No. Collaborative filtering tends to win on serendipity and dense, stable catalogs, but it fails badly on cold items and users. On a fast-churning catalog, a content-based model often outperforms it in practice because it actually has something to recommend. Accuracy is conditional on your data shape.
When should I skip straight to a deep learning recommender?
Almost never as a first move. Deep models earn their cost when you have large interaction volumes, a dedicated team to operate the pipelines, and a measured relevance gap that simpler methods cannot close. Start simple, prove value, then escalate.
How do hybrids handle the cold-start problem?
Hybrids lean on their content-based component for new items and users, then blend in collaborative signal as interaction data accumulates. This graceful handoff is the main reason teams adopt them, but it requires careful weighting so the collaborative signal doesn't dominate too early.
Does latency really change my architecture choice?
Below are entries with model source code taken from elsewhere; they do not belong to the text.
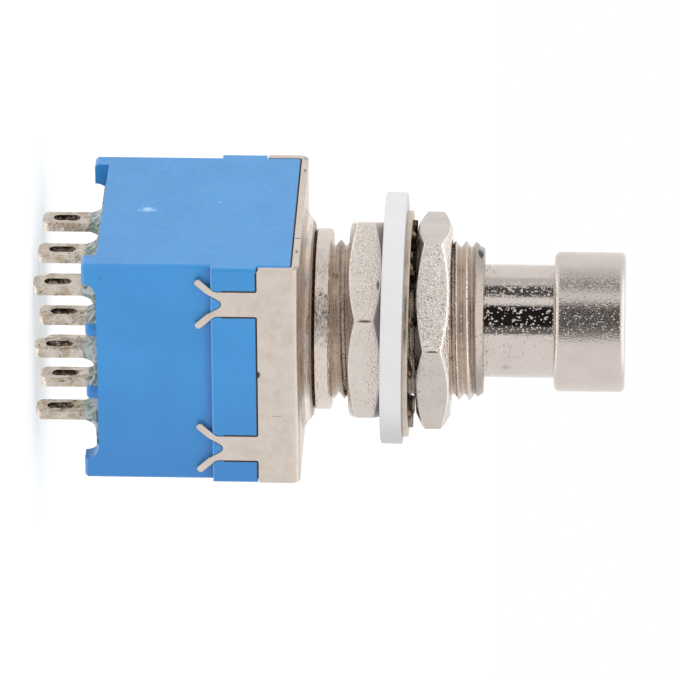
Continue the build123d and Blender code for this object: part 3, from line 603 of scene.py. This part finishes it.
# Pieces of the scene that stand for a node. From here on lengths are in mm and angles in degrees
def adopt(piece, node):
    scene.collection.objects.link(piece)
    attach(piece, bodyOf[node])
    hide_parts(node)


def addPiece(name, node, verts, faces, sharpFrom):  # edges stay sharp from a bend in degrees
    mesh = bpy.data.meshes.new(name)
    mesh.from_pydata([(x * mm, y * mm, z * mm) for x, y, z in verts], [], faces)
    shape = bmesh.new()
    shape.from_mesh(mesh)
    bmesh.ops.remove_doubles(shape, verts=shape.verts, dist=0.0005 * mm)  # points that fall together
    bmesh.ops.recalc_face_normals(shape, faces=shape.faces)
    shape.to_mesh(mesh)
    shape.free()
    for face in mesh.polygons:
        face.use_smooth = True
    mesh.set_sharp_from_angle(angle=radians(sharpFrom))
    mesh.materials.append(ownFinishes.get(node) or finishes[slotOf[node]])
    piece = bpy.data.objects.new(name, mesh)
    adopt(piece, node)
    return piece


# Broken edges: "shortest" and "bend" are the shortest edge and the least bend that are taken.
# The lock washer also leans and lies lower
stubSpots = [(x, y) for x in (-2.6, 2.6) for y in (-7.0, 7.0)]  # the case's round stubs
softEdges = {
    "case": {"width": 0.13, "steps": 3, "shortest": 0.5, "bend": 25,
             "stubsBelow": -15.5, "stubReach": 0.7, "stubBend": 30, "stubRound": 0.32, "stubSteps": 3},
    "cover_bracket": {"width": 0.06, "steps": 2, "shortest": 0.22, "bend": 25},
    "plunger": {"width": 0.15, "steps": 4, "shortest": 0.05, "bend": 25, "above": 18.5},
    "lock_washer": {"width": 0.05, "steps": 2, "shortest": 0.3, "bend": 40, "lean": 0.7, "lower": 0.15},
}
for node in bodyOf:
    if node.endswith("_lug"):
        softEdges[node] = {"width": 0.09, "steps": 2, "shortest": 0.1, "bend": 40}


def bends(edge, angle):  # whether the two faces at an edge meet at more than an angle
    return len(edge.link_faces) == 2 and edge.calc_face_angle(0) > radians(angle)


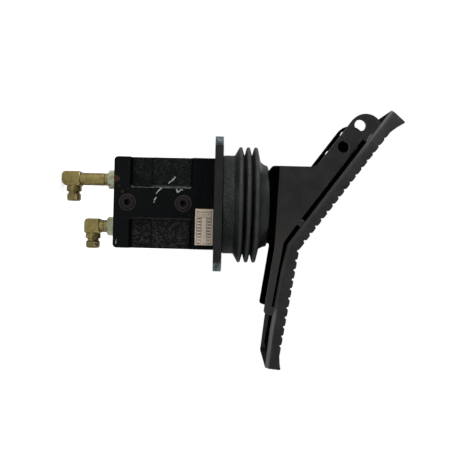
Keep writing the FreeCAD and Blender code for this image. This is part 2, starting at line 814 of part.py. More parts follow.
def elbow_lock_nuts():
    top = -body_height - washer_thickness
    return Part.makeCompound([hex_nut(nut_flats, thread_radius, x, 0, top - nut_height, top)
                              for x in (-bore_x, bore_x)])


def elbow_washers():
    return Part.makeCompound([washer(washer_radius, thread_radius, x, 0, -body_height - washer_thickness,
                                     -body_height) for x in (-bore_x, bore_x)])


def elbow_o_rings():
    return Part.makeCompound([seal_ring(thread_radius + o_ring_radius, o_ring_radius, x, 0,
                                    -body_height + o_ring_radius) for x in (-bore_x, bore_x)])


def base_plate():
    half = base_length / 2
    plate = slab([(-half, cam_top, base_edge_radius), (half, cam_top, base_edge_radius), (half, base_top, 0),
                  (-half, base_top, 0)], -bracket_width / 2, bracket_width / 2)
    return plate.cut([upright(screw_radius + screw_hole_gap, x, y, cam_top - over, base_top + over)
                      for x, y in base_screw_places()])


def base_screws():
    return Part.makeCompound([socket_screw(x, y, base_top, base_screw_length)
                              for x, y in base_screw_places()])


def side_plate(side):
    """One side of the pedal bracket, from the ear past the base plate to the heel strip."""
    y0 = min(side * inner_half, side * bracket_width / 2)
    y1 = max(side * inner_half, side * bracket_width / 2)
    left = -base_length / 2
    slope = math.radians(toe_angle)
    ear_edge = -ear_centre_depth - ear_radius
    root = (bend_x + ear_edge * math.sin(slope) - left) / math.cos(slope)
    strip_end = strip_length + strip_end_lean
    corners = [
        (left, base_top, 0), (*heel_point(strip_root_place, -strip_root_depth), strip_root_round),
        (*heel_point(strip_length, -strip_end_depth), strip_end_round),
        (*heel_point(strip_end, -plate_under), 0),
        (*heel_point(strip_end - strip_tab_length, -plate_under), 0),
        (*heel_point(strip_end - strip_tab_length, -relief_depth), 0),
        (*bend_point(-relief_depth), relief_bend_round),
        (*toe_point(weld_tab_start, -relief_depth), 0), (*toe_point(weld_tab_start, -plate_under), 0),
        (*toe_point(weld_tab_end, -plate_under), 0), (*toe_point(weld_tab_end, -relief_depth), 0),
        (*toe_point(wide_relief_start, -relief_depth), 0),
        (*toe_point(wide_relief_start, -wide_relief_depth), 0),
        (*toe_point(ear_tab_start, -wide_relief_depth), 0), (*toe_point(ear_tab_start, -plate_under), 0),
        (*toe_point(ear_centre_place, -plate_under), 0), (*toe_point(ear_centre_place, ear_edge), 0),
        (*toe_point(root, ear_edge), ear_root_round)]
    ear_x, ear_z = toe_point(ear_centre_place, -ear_centre_depth)
    ear = crosswise(ear_radius, ear_x, ear_z, y0, y1)
    far = toe_length + 2 * ear_radius
    over_plate = slab([(*toe_point(0, -plate_under), 0), (*toe_point(far, -plate_under), 0),
                       (*toe_point(far, tread_depth), 0), (*toe_point(0, tread_depth), 0)],
                      y0 - over, y1 + over)
    plate = slab(corners, y0, y1).fuse(ear.cut(over_plate))
    cuts = [block(left - over, -left, y0 - over, y1 + over, cam_top, base_top)]
    for i in (0, 1):
        hole_x, hole_z = toe_point(ear_hole_place - i * ear_hole_spacing, -ear_hole_depth)
        cuts.append(crosswise(ear_hole_radius, hole_x, hole_z, y0 - over, y1 + over))
    return plate.cut(cuts).removeSplitter()


def pedal_plate():
    """Bent steel plate inside the tread."""
    half = tread_width / 2 - tread_wall - slip_gap
    toe_end = toe_length + toe_flare_length - tread_wall - plate_end_gap
    heel_end = heel_length + heel_flare_length - tread_wall - plate_end_gap
    return slab([(*toe_point(toe_end, -web_depth), 0), (*bend_point(-web_depth), plate_bend_outside),
                 (*heel_point(heel_end, -web_depth), 0), (*heel_point(heel_end, -plate_under), 0),
                 (*bend_point(-plate_under), plate_bend_inside), (*toe_point(toe_end, -plate_under), 0)],
                -half, half)


def groove(point, along, step):
    """The four corners of one tread groove, met in the direction of the step."""
    side = step * rib_groove
    floor = step * rib_groove_floor
    return [(*point(along - side, 0), rib_edge), (*point(along - floor, -rib_height), 0),
            (*point(along + floor, -rib_height), 0), (*point(along + side, 0), rib_edge)]


def tread_pad():
    """Rubber tread: a ribbed face with side skirts and flared ends, hollow to take the pedal plate."""
    toe_end = toe_length + toe_flare_length
    heel_end = heel_length + heel_flare_length
    first = toe_length - first_rib_inset
    face = [(*toe_point(toe_end + toe_end_lean, -tread_depth), tread_edge),
            (*toe_point(toe_end, toe_flare_rise), tread_edge), (*toe_point(toe_length, 0), flare_root_round)]
    for i in range(toe_ribs):
        face += groove(toe_point, first - i * rib_pitch, -1)
    face.append((*bend_point(0), crest_round))
    for i in range(heel_ribs):
        face += groove(heel_point, heel_first_rib + i * heel_rib_pitch, 1)
    face += [(*heel_point(heel_length, 0), flare_root_round),
             (*heel_point(heel_end, heel_flare_rise), tread_edge),
             (*heel_point(heel_end + heel_end_lean, -heel_end_depth), tread_edge),
             (*heel_point(skirt_taper_start, -tread_depth), skirt_taper_round),
             (*bend_point(-tread_depth), skirt_bend_round)]
    tread = slab(face, -tread_width / 2, tread_width / 2, bevel=True)
    inner = tread_width / 2 - tread_wall
    deep = -3 * tread_depth
    hollow = slab([(*toe_point(toe_end - tread_wall, -web_depth), 0),
                   (*bend_point(-web_depth), plate_bend_outside),
                   (*heel_point(heel_end - tread_wall, -web_depth), 0),
                   (*heel_point(heel_end - tread_wall, deep), 0), (*bend_point(deep), 0),
                   (*toe_point(toe_end - tread_wall, deep), 0)], -inner, inner)
    return tread.cut(hollow)


parts = {
    "valve_body": valve_body(),
    "gallery_plugs": gallery_plugs(),
    "plug_o_rings": plug_o_rings(),
    "ball_plug": ball_plug(),
    "nameplate": nameplate(),
    "nameplate_rivets": nameplate_rivets(),
    "mounting_plate": mounting_plate(),
    "pivot_bracket": pivot_bracket(),
    "bracket_cap_screws": cap_screws(),
    "pivot_pin": pivot_pin(),
    "pivot_set_screw": pivot_set_screw(),
    "boot": boot(),
    "rocker_cam": rocker_cam(),
    "cam_bushes": cam_bushes(),
    "adjusting_screws": adjusting_screws(),
    "adjusting_nuts": adjusting_nuts(),
    "toe_elbow": elbow(-bore_x, toe_arm, toe_back),
    "heel_elbow": elbow(bore_x, heel_arm, heel_back),
    "elbow_lock_nuts": elbow_lock_nuts(),
    "elbow_washers": elbow_washers(),
    "elbow_o_rings": elbow_o_rings(),
    "base_plate": base_plate(),
    "base_screws": base_screws(),
    "near_side_plate": side_plate(-1),
    "far_side_plate": side_plate(1),
    "pedal_plate": pedal_plate(),
    "tread_pad": tread_pad(),
}
for end, x in (("toe", -bore_x), ("heel", bore_x)):
    parts[end + "_push_rod"] = push_rod(x)
    parts[end + "_rod_guide"] = rod_guide(x)
    parts[end + "_guide_o_ring"] = guide_o_ring(x)
    parts[end + "_rod_wiper"] = rod_wiper(x)
    parts[end + "_spring_seat"] = spring_seat(x)
    parts[end + "_return_spring"] = return_spring(x)
    parts[end + "_metering_spring"] = metering_spring(x)
    parts[end + "_spool"] = spool(x)
    parts[end + "_spool_collar"] = spool_collar(x)

os.makedirs("parts", exist_ok=True)
for name, shape in parts.items():
    shape.exportStep("parts/" + name + ".step")
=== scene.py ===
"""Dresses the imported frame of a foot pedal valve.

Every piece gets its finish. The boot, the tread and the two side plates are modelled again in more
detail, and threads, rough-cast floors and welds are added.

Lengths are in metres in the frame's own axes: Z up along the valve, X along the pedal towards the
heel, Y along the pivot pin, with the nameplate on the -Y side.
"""
import json
import math

import bmesh
import bpy
from bpy.props import FloatProperty, FloatVectorProperty, IntProperty, PointerProperty
from mathutils import Matrix, Vector, noise
from mathutils.geometry import tessellate_polygon

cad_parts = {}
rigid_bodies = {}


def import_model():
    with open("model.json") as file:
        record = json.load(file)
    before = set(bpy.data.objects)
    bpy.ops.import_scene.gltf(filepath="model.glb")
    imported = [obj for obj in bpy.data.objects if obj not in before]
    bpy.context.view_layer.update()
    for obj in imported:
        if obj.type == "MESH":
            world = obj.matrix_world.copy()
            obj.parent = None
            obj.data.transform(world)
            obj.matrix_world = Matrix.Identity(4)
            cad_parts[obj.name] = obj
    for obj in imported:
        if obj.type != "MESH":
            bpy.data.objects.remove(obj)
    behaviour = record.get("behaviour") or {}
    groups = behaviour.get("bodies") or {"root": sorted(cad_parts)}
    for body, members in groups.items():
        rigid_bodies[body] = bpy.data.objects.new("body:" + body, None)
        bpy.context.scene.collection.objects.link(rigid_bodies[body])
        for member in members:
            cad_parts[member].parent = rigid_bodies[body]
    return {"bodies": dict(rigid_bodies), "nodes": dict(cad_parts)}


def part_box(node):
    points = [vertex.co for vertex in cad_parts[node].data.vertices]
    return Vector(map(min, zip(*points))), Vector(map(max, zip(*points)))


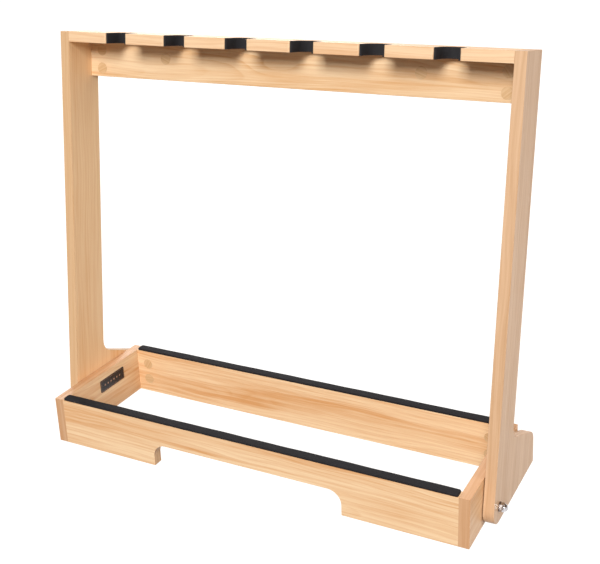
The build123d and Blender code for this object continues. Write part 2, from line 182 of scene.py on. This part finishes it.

Yes, more than most people expect. A strict latency budget rules out heavy rerankers at serve time and pushes you toward precomputed candidates plus a lightweight scorer. The architecture follows the budget, not the other way around.
Key Takeaways
- Every recommendation approach trades cold-start coverage, latency, freshness, explainability, and operational complexity against each other; there is no universally best choice.
- Collaborative filtering brings serendipity but starves on new catalogs and users; content-based handles cold starts but can narrow discovery.
- Hybrids and deep models are the most accurate and the most expensive; treat them as optimizations earned by a measured gap, not as a default.
- Use a top-down decision rule based on catalog churn, data density, and constraints rather than picking by architecture fashion.
- Match the approach to what a bad recommendation actually costs your business, not to offline accuracy alone.
- Augment when you have a coverage gap, but switch approaches when the core is mismatched; more architecture won't fix a fundamental mismatch.
- Make expensive-to-reverse decisions like serving architecture conservatively, and keep cheap-to-reverse choices like model family flexible.